Mais, comme le souligne un article de Wired en 2015, « jusqu’à présent, tous les groupes qui ont tenté de produire suffisamment de cette matière pour la mettre sur le marché de masse, des chercheurs aux entreprises géantes, ont à peu près échoué. »

C’est le défi auquel Shah et son équipe sont confrontés en ce moment.

« Actuellement, nous fabriquons environ quelques dizaines de milligrammes de ces matériaux, puis nous en tirons des fibres », explique-t-il. « Mais nous voulons essayer de le faire à une échelle beaucoup plus grande. »
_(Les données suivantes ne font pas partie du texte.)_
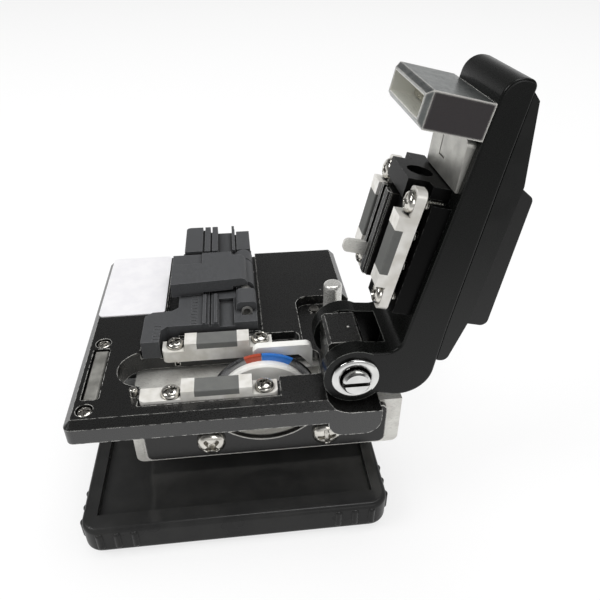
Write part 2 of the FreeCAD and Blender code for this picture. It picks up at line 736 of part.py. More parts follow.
def adapter_parts():
    """Fibre adapter: grooved body with a scale, a hinged flap, its pin and magnet."""
    level = adapter_level
    under = adapter_under
    outline = [
        (11.8, 19.0), (15.7, 19.0), (15.7, 23.0), (17.0, 24.4), (37.2, 24.4), (37.2, 57.0),
        (19.2, 57.0), (19.2, 31.6), (17.8, 30.4), (13.4, 30.2), (11.8, 28.8),
    ]
    slab = profile("z", outline, (under, level), "adapter_slab")
    tail = box((19.6, 37.0), (56.0, adapter_back), (under, level + 1.2), "tail")
    tail = fillet(tail, 1.2, line_at("z", y=adapter_back))
    step = box((33.0, 38.0), (66.4, adapter_back + 1), (under - 1, 6.0))
    knuckle = fuse(
        round_bar("y", (flap_axis_along, flap_axis_up), flap_barrel, (28.8, 34.6)),
        box((32.6, 37.3), (28.8, 34.6), (level - 1, level + 2.4)),
    )
    knuckle = fillet(knuckle, 1.1, line_at("y", z=level + 2.4))
    rear_knuckle = round_bar("y", (flap_axis_along, flap_axis_up), flap_barrel, (49.4, 54.0))
    ribs = [box((x - 0.35, x + 0.35), (24.4, 36.0), (level - 1, level + 0.45), "rib") for x in (25.2, 27.8)]
    body = fuse(slab, tail, knuckle, rear_knuckle, *ribs)
    tools = [
        step,
        box((26.3, 26.8), (24.0, adapter_back + 1), (level - 0.6, 6.0)),
        box((28.5, 32.0), (24.0, 34.4), (level - 1.0, 6.0)),
        box((28.3, 32.2), (56.0, adapter_back + 1), (level - 1.0, 6.0)),
        box((24.2, 24.8), (56.0, adapter_back + 1), (level + 0.2, 6.0)),
        box((32.9, 33.4), (56.0, adapter_back + 1), (level + 0.2, 6.0)),
        # Room for the flap's own barrel and for its pin.
        round_bar("y", (flap_axis_along, flap_axis_up), flap_barrel + 0.25, (34.6, 49.4)),
        round_bar("y", (flap_axis_along, flap_axis_up), flap_pin, (27.0, 55.0)),
        round_bar("z", (21.6, 44.0), 1.55, (level - 1.2, 6.0)),
    ]
    # Scale marks, long scale by the groove and a short one on the foot.
    for step_index in range(11):
        y = 24.9 + 1.2 * step_index
        tools.append(box((22.2, 23.6), (y - 0.12, y + 0.12), (level - 0.2, 6.0)))
    for step_index in range(5):
        y = 19.9 + 1.2 * step_index
        tools.append(box((14.2, 15.8), (y - 0.12, y + 0.12), (level - 0.2, 6.0)))
    node(cut(body, *tools), "adapter_body")

    # Flap: a thick leaf over the grooves, its right side rolled down to the barrel.
    leaf = profile("z", [(17.4, 36.0), (35.6, 37.4), (35.6, 48.9), (31.9, 48.9), (31.9, 50.6), (17.2, 50.6)],
                   (level + 0.1, level + 3.6), "flap_leaf")
    leaf = fillet(leaf, 1.8, line_at("y", x=35.6, z=level + 3.6))
    barrel = round_bar("y", (flap_axis_along, flap_axis_up), flap_barrel, (38.0, 48.9))
    pocket = box((17.0, 24.6), (45.4, 51.0), (level + 3.2, 8.0))
    groove = box((24.8, 33.6), (34.0, 52.0), (level, level + 0.7))
    shape = fuse(cut(leaf, pocket, groove), barrel)
    clear = [
        round_bar("y", (flap_axis_along, flap_axis_up), flap_pin + running_gap, (30.0, 52.0)),
        box((32.0, 38.0), (34.0, 38.0), (0.0, level + 1.6)),
    ]
    node(cut(shape, *clear), "adapter_flap")
    pin = round_bar("y", (flap_axis_along, flap_axis_up), flap_pin, (28.4, 53.6), "flap_pin")
    bore = round_bar("y", (flap_axis_along, flap_axis_up), 0.85, (28.0, 54.0))
    node(cut(pin, bore), "adapter_pin")
    node(round_bar("z", (21.6, 44.0), 1.5, (level - 1.2, level), "magnet"), "adapter_magnet")


# ----------------------------------------------------------------- button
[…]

Pour ce faire, l’équipe travaille sur un dispositif robotique pour tirer et filer les fibres plus rapidement et à une plus grande échelle qu’auparavant. Ils ont eu un certain succès, dit Shah, et continuent d’explorer le processus.

« Nous en sommes encore aux premiers stades de la recherche », dit-il.

Les résultats de l’équipe ont récemment été publiés dans la revue Proceedings of the National Academy of Sciences.